Thermal Printing uses ink and a ribbon to melt ink onto the label’s surface, and is the most effective and efficient way to print barcodes and shipping labels since thermal printers can produce the exact bar widths needed in the printing and scanning of barcodes. This technology creates high quality images with pinpoint accuracy and superior edge definition, and is ideal for sustained high-volume usage. Using a ribbon adds print durability which usually causes the print to last longer than direct thermal, allowing thermal labels to withstand extreme temperatures. The use of ink and a ribbon also makes color label printing an option, giving the ability to boost your branding with color logos and graphics.
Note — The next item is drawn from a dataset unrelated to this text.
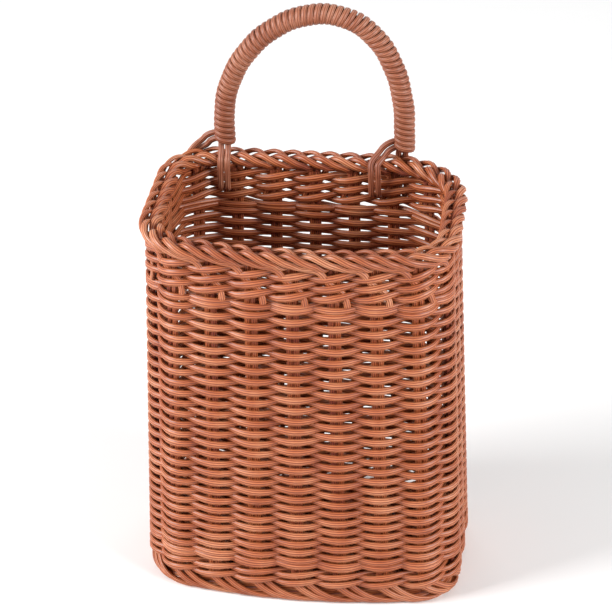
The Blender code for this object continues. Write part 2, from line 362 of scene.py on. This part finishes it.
def plan_at(place):
    """Point of the rim's plan at a place round it."""
    along = (place * stake_pitch) % outline_length
    return np.array([np.interp(along, outline_lengths, outline[:, 0]),
                     np.interp(along, outline_lengths, outline[:, 1])])


def outward_at(place):
    """Level direction out of the wall."""
    ahead = plan_at(place + outward_reach) - plan_at(place - outward_reach)
    ahead /= np.linalg.norm(ahead)
    return Vector((ahead[1], -ahead[0], 0.0))


def wall_point(place, height, out=0.0):
    """Point on the splayed wall, moved out of its middle line."""
    drop = 1 - height / rim_height
    x, y = plan_at(place)
    x *= 1 + drop * (foot_width / rim_width - 1)
    y *= 1 + drop * (foot_depth / rim_depth - 1)
    return Vector((x, y + setback, height)) + outward_at(place) * out


def wobble(place, seed):
    """Slow unevenness of hand work, from -1 to 1."""
    turn = place * math.tau / stake_count
    return sum(math.sin(waves * turn + move * seed) for waves, move in wobble_waves) / len(wobble_waves)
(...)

The biggest disadvantage over direct thermal printing is the cost to use. The cost of materials is added to the increased maintenance and repair, making it a fairly costly method.


Direct Thermal Printing uses heat activation to blacken the desired areas on the heat sensitive label material.  Since there is no need for ink and ribbons, this method provides very low printing costs compared to thermal printing. Direct thermal labels lack the durability of their thermal printing counterpart, making it more appropriate for short-term, high-volume printing. Less components also makes direct thermal printers easier and less expensive to repair and maintain, as well as reducing their carbon footprint, making them a more earth-friendly solution. Labels printed through direct thermal printing are limited to black print, and will fade over time or when exposed to sustained heat or light.


Since labels are such a vital part of many shipping and warehousing operations, the printing method used can be a very important decision. Direct Thermal labels are less expensive to use, but are limited in longevity and print clarity, whereas thermal printing provides superior definition and print durability but with a significantly higher price tag. Knowing the main differences and limitations of the two main label printing methods will equip you to choose the best delivery method for your organization.